During the lockdown, people started playing the crypto-winning video game Axie Infinity, which was created by a Vietnamese company Sky Mavis. In the game, players battle Pokemon-like characters to win a cryptocurrency called Smooth Love Potion.
At the height of Axie’s popularity in 2021, Smooth Love Potion was accepted by owners, gas stations and some restaurants in the Philippines as an alternative to pesos.
But when the cryptocurrency crashed a year later, thousands of Filipinos lost their Smooth Love Potion savings. The characters in the game, which some players would trade to sell for thousands of dollars — so valuable that some Filipinos took out loans to buy them — became worthless.
“The game worked well when everyone got in,” said Ian Dela Cruz, 30, a farmer in Pampanga, a province north of Manila, and a former Axie player. “But when everyone tried to get out, that’s when it stopped.”
Some Filipinos who have successfully made money through Axie have become entrepreneurs, creating their own gaming companies and collectives called “guilds”. Now some of these efforts are taking off.
Teresa Pia, 27, a former Axie player, left her job as a preschool teacher in 2021 to run a crypto gaming guild called Real Deal, which has 54,000 members on the social media platform Discord. Ms. Pia said she saw her Discord channel “like a new classroom” where she taught members, many of them Filipinas working abroad, to trade and invest in crypto. As crypto recovers, many of these women are now earning enough money to return home to their families, she said.
“The amount of money they receive may seem small, but when you convert to pesos, it’s a lot for them,” Ms. Pia said.
Mr. Dela Cruz remained in the crypto industry as a video game streamer on Twitch, the Amazon-owned streaming platform. He is now the captain of one of the biggest eSports teams in the Philippines. In Pampanga, many farmers have started playing Pixels and harvesting virtual crops to earn crypto as extra income, he said.
Luke Barwikowski, the game’s American founder, said Filipino farmers gave him tips on how to make the Pixels more realistic.
“There are users who will literally give us their crop schedules or their watering routines,” he said.

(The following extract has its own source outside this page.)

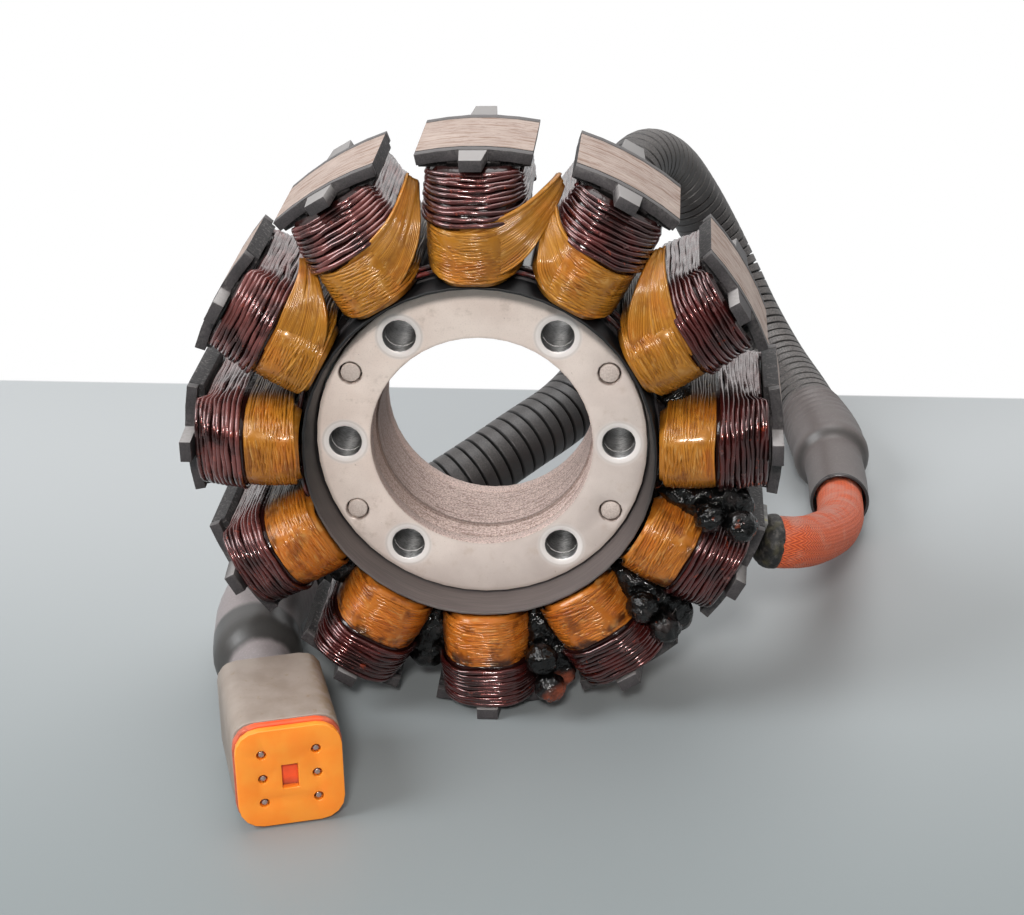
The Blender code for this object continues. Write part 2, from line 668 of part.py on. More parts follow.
def lead(route):
    tube("heat_sleeve", route, 0.0, SLEEVE_LENGTH, SLEEVE_DIAMETER, "orange_sleeve")
    mouth = SLEEVE_LENGTH - SLEEVE_BOOT_MOUTH_DEPTH
    boot_end = mouth + SLEEVE_BOOT_LENGTH
    neck = SLEEVE_BOOT_NECK_DIAMETER / 2
    hollow = SLEEVE_DIAMETER / 2 + 2 * SEAT_GAP
    outside = boot_profile(mouth, mouth + SLEEVE_BOOT_NECK_LENGTH, boot_end, neck, SLEEVE_BOOT_DIAMETER / 2)
    bottom = SLEEVE_LENGTH + SEAT_GAP
    inside = [(bottom, hollow), (bottom - SLEEVE_BOOT_MOUTH_DEPTH / 2, hollow), (mouth, hollow)]
    swept("sleeve_boot", route, inside + outside, "shrink_boot")
    housing_back = route.length
    second_neck = housing_back - SEAT_GAP
    second_end = housing_back - CONNECTOR_BOOT_LENGTH
    outside = boot_profile(0.0, CONNECTOR_BOOT_NECK_LENGTH, CONNECTOR_BOOT_LENGTH,
                           CONNECTOR_BOOT_NECK_DIAMETER / 2, CONNECTOR_BOOT_DIAMETER / 2)
    swept("connector_boot", route, [(second_neck - distance, radius) for distance, radius in outside],
          "shrink_boot")
    tube("conduit", route, boot_end + SEAT_GAP, second_end - 2 * SEAT_GAP, CONDUIT_DIAMETER, "conduit_black")


def rounded_rectangle(width, height, corner, steps=4):
    points = []
    for quarter, (sx, sz) in enumerate(((1, 1), (-1, 1), (-1, -1), (1, -1))):
        for i in range(steps + 1):
            a = pi / 2 * (quarter + i / steps)
            points.append((sx * (width / 2 - corner) + corner * cos(a), sz * (height / 2 - corner) + corner * sin(a)))
    return points


def connector(route):
    """Housing, seal, contact lock and contacts, modelled along -Y and turned to the lead's end."""
    back = route.points[-1]
    centre_height = HOUSING_HEIGHT / 2 + TABLE_GAP
    place = Matrix.Translation((back.x, back.y, centre_height)) @ Matrix.Rotation(CONNECTOR_HEADING, 4, "Z")
    body = rounded_rectangle(HOUSING_WIDTH, HOUSING_HEIGHT, HOUSING_CORNER)
    lock = rounded_rectangle(HOUSING_WIDTH - 2 * WEDGE_INSET, HOUSING_HEIGHT - 2 * WEDGE_INSET, WEDGE_CORNER)
    front = -HOUSING_LENGTH
    add_object("connector_housing", extrude_outlines("connector_housing", [body], 0.0, front),
               "housing_grey", place)
    seal_back = front - SEAT_GAP
    seal_front = seal_back - SEAL_THICKNESS
    seal_outline = rounded_rectangle(HOUSING_WIDTH, HOUSING_HEIGHT, WEDGE_CORNER)
    add_object("connector_seal", extrude_outlines("connector_seal", [seal_outline], seal_back, seal_front),
               "seal_red", place)
    wedge_back = seal_front - SEAT_GAP
    wedge_front = wedge_back - WEDGE_THICKNESS
    wedge = add_object("connector_wedge", extrude_outlines("connector_wedge", [lock], wedge_back, wedge_front),
                       "wedge_orange", place)
    holes = []
    near, far = wedge_back + CUT_OVERRUN, wedge_front - CUT_OVERRUN
    places = [(column * CONTACT_COLUMN_PITCH / 2, row * CONTACT_ROW_PITCH)
              for column in (-1, 1) for row in (1, 0, -1)]
    radius = CONTACT_HOLE_DIAMETER / 2
    for x, z in places:
        holes.append(ring_solid([(0, far), (radius, far), (radius, near), (0, near)], 12, (x, z)))
    half_w, half_h = WINDOW_WIDTH / 2, WINDOW_HEIGHT / 2
    window = [[(x, y, z) for x, z in ((-half_w, -half_h), (half_w, -half_h), (half_w, half_h), (-half_w, half_h))]
              for y in (far, near)]
    holes.append(loop_solid(window, False))
    cutter = add_object("wedge_cutter", mesh_from("wedge_cutter", *joined(holes)), None, place)
    boolean(wedge, cutter, "DIFFERENCE")
    contact_front = wedge_front + CONTACT_RECESS
    contact_back = seal_front - SEAT_GAP / 2
    contact_radius = CONTACT_DIAMETER / 2
    for number, (x, z) in enumerate(places, 1):
        name = f"connector_contact_{number}"
        profile = [(0, contact_front), (contact_radius, contact_front), (contact_radius, contact_back), (0, contact_back)]
        mesh = mesh_from(name, *ring_solid(profile, 10))
        add_object(name, mesh, "contact_metal", place @ Matrix.Translation((x, 0, z)))


def harness_clamp():
    """Clip on pole 5's face that the sleeve starts against."""
    inner = POLE_FACE_RADIUS + SEAT_GAP
    outer = inner + CLAMP_THICKNESS
    steps = 4
    sections = []
    for i in range(steps + 1):
        angle = radians(CLAMP_ANGLES[0] + (CLAMP_ANGLES[1] - CLAMP_ANGLES[0]) * i / steps)
        half = CLAMP_WIDTH / 2
        sections.append([polar(inner, angle, -half), polar(outer, angle, -half),
                         polar(outer, angle, half), polar(inner, angle, half)])
    mesh = mesh_from("harness_clamp", *loop_solid(sections, False))
    add_object("harness_clamp", mesh, "clamp_grey")


def main():
    clear_scene()
    cutter = hub_cutter()
    core_stack(cutter)
    end_ring("front_end_ring", FRONT, cutter)
    end_ring("rear_end_ring", REAR, cutter)
    rivets()
    insulator("front_insulator", FRONT)
    insulator("rear_insulator", REAR)
    windings()
    splices()
    harness_clamp()
    route = Route([Vector(point) * MM for point in LEAD_ROUTE])
    lead(route)
    connector(route)
    print(f"lead {route.length / MM:.1f} mm")


main()
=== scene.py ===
# %% [markdown]
# A used alternator stator with its lead: a laminated ring with twelve wound poles, a steel hub, and an output
# lead that loops behind it in corrugated tube and comes forward again to an orange-faced connector.
# This file dresses the solid model. Each cell adds one piece or one finish.

# %% Load the solid model
from functools import cached_property, reduce
from math import ceil, cos, hypot, pi, radians, sin

import bmesh
import bpy
from mathutils import Matrix, Vector, noise


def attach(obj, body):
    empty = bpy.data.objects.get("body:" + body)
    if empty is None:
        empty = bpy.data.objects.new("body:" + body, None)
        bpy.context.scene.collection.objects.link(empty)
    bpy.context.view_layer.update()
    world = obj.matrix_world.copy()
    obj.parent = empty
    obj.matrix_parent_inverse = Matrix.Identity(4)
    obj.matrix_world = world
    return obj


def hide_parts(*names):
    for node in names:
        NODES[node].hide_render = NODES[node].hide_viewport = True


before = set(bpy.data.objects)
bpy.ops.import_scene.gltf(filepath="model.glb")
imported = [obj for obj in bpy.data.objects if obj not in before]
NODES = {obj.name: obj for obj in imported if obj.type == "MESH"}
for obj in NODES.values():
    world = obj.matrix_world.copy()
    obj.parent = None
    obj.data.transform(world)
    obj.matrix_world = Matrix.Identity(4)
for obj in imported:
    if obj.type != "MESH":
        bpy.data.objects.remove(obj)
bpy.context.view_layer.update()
MM = 0.001
AXIS_HEIGHT = 58.6 * MM
POLES = range(1, 13)
POLE_PITCH = 2 * pi / len(POLES)

# %% [markdown]
# Node trees are easier to read as sums than as lists of nodes and links. A Value wraps one socket, and
# Python's own operators add the Math nodes. The same class serves materials and Geometry Nodes, because both
# kinds of tree take the same Math nodes.

# %% Node trees written as expressions
def adds(operation, swapped=False):
    """A method that adds one Math node."""
    def method(self, *others):
        return self.tree.math(operation, *((*others, self) if swapped else (self, *others)))
    return method


class Value:
    """One output socket that Python's operators work on."""

    __add__ = __radd__ = adds("ADD")
    __mul__ = __rmul__ = adds("MULTIPLY")
    __sub__, __rsub__ = adds("SUBTRACT"), adds("SUBTRACT", swapped=True)
    __truediv__, __pow__, __abs__ = adds("DIVIDE"), adds("POWER"), adds("ABSOLUTE")
    at_least, at_most = adds("MAXIMUM"), adds("MINIMUM")

    def __init__(self, tree, socket):
        self.tree, self.socket = tree, socket

    def span(self, start, end, low=0.0, high=1.0):
        """Smooth step from low to high while this value goes from start to end."""
        return self.tree.node("ShaderNodeMapRange", {0: self, 1: start, 2: end, 3: low, 4: high},
                              interpolation_type="SMOOTHSTEP")


class Tree:
    """A node tree, and the few calls that fill it."""

    def __init__(self, tree):
        self.tree = tree

    def fill(self, socket, value):
        """Links a Value to an input, or writes a number or a colour into it."""
        if isinstance(value, Value):
            self.tree.links.new(value.socket, socket)
        else:
            socket.default_value = (*value, 1) if socket.type == "RGBA" else value

    def node(self, kind, inputs=None, output=0, **settings):
        made = self.tree.nodes.new(kind)
        for key, value in settings.items():
            setattr(made, key, value)
        for key, value in (inputs or {}).items():
            self.fill(made.inputs[key], value)
        return Value(self, made.outputs[output])

    def math(self, operation, *values):
        return self.node("ShaderNodeMath", dict(enumerate(values)), operation=operation)

    def vector(self, operation, *values, output=0):
        return self.node("ShaderNodeVectorMath", dict(enumerate(values)), output, operation=operation)

    def combine(self, x, y, z):
        return self.node("ShaderNodeCombineXYZ", {0: x, 1: y, 2: z})

    def split(self, vector):
        made = self.node("ShaderNodeSeparateXYZ", {0: vector})
        return [Value(self, socket) for socket in made.socket.node.outputs]

    def noise_at(self, spot, scale, detail=2.0, roughness=0.5, distortion=0.0):
        return self.node("ShaderNodeTexNoise", {"Vector": spot, "Scale": scale, "Detail": detail,
                                                "Roughness": roughness, "Distortion": distortion})


# %% [markdown]
# Every finish is a Principled material on Object coordinates, read in millimetres from the stator's axis.
# Only colour, roughness, metallic, coat and normal change over a surface. The rest are plain numbers on the
# shader itself. A place, a distance or a direction is made the first time that a pattern asks for it.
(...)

Even by crypto standards, the industry in the Philippines is full of opportunists. Philippine phishing scams are rampant in online crypto communities on platforms like Discord and X, as is “pig butchering,” in which scammers target victims with deceptive text and Facebook messages. During Axie’s heyday, some guild leaders took advantage of vulnerable players, taking up to half of their earnings as subscriptions, former players said.
Mr. Bohn said that in addition to providing his guild members with computers and resources, he viewed his job as a patron. “This is family,” he said.
While crypto has been a boon for many Filipinos, some said they were okay with moving on to other opportunities if the industry fails again. Mr. Dela Cruz said he dreamed of managing more farms with his siblings and not having to rely on crypto for income.
“The fresh air, the sounds of the chickens,” he said. “You don’t get that on the internet.”